If anyone has a good supplier for just the individual 3.7 volt Lithium-ion batteries and/or larger scale shrink wrap for holding the packs together...that would also be nice. I've read lots of the great discussions on which types of engines do better with different size battery packs, so I think I have that one figured out.

Also (don't you love it when there are multiple questions), has anyone had any experience in using dual battery packs with smoke units. I know that they can draw a lot of power (anything with a heat resistive coil has to) and therefore not using the same power pack might be a good option. I'm not sure how it would be wired to an Airwire G2 encoder card since they aren't designed for multiple power sources...maybe it just has to be an on-off switch or a separate card?
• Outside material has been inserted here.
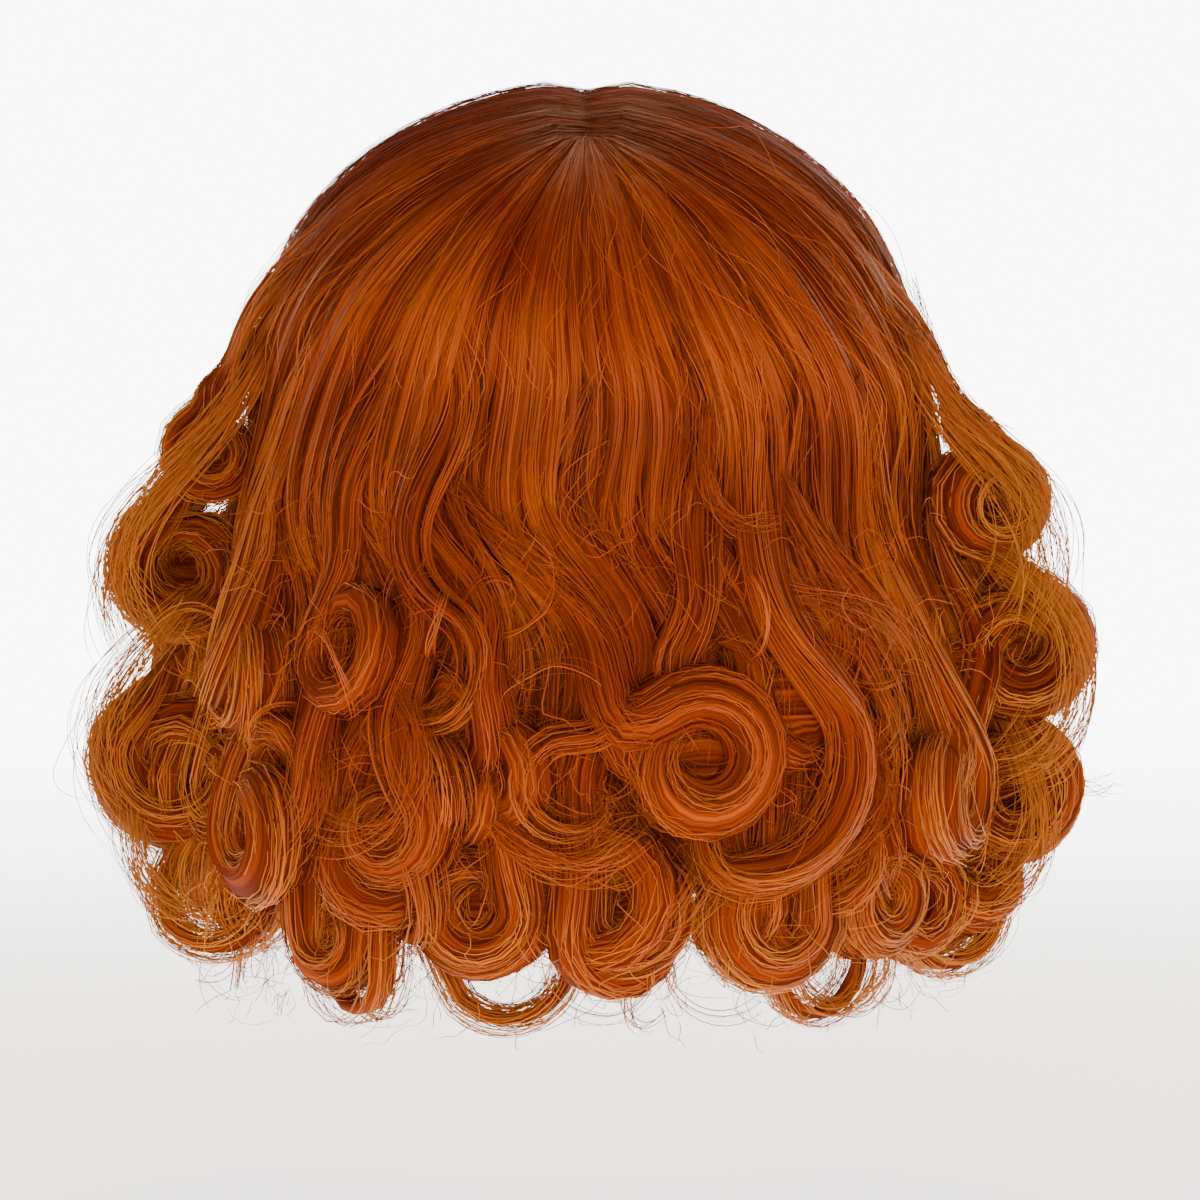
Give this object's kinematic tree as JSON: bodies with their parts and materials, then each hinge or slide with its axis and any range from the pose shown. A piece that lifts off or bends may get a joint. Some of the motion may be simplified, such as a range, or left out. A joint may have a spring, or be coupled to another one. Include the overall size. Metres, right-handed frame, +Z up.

Thanks for any help that you have....Ed


----------



## East Broad Top (Dec 29, 2007)

Head over to the Bachmann forum and ask Loco Bill Canelos. He's done a lot of research into building your own Li-Ion packs, and can point you in the right direction. 

In terms of powering a smoke unit with a separate battery pack, depends on how you're going to be running it. If you're just running it by itself (no chuff-synchronized fan/motor control a la some DCC decoders) then you'd just use a separate battery pack and wire it directly via its own on/off switch. It might get a bit more complicated if you're using a decoder to sync the smoke unit to the exhaust. But I'm also thinking that shouldn't be too difficult, either. I don't have those circuits in front of me, but if they're built to pass current through the decoder to the motor using the traction batteries as a power source, you may be able to build some kind of interface circuit that interrupts that, and uses a separate battery for the power instead. (The Aristo somke unit interface board may even work.) I'm 99% positive it's been done, but haven't looked into the specifics as yet. 

Later, 

K


----------



## Greg Elmassian (Jan 3, 2008)

First tip, only use the voltage you need for adequate speed, more than that is really not going to help your run times. 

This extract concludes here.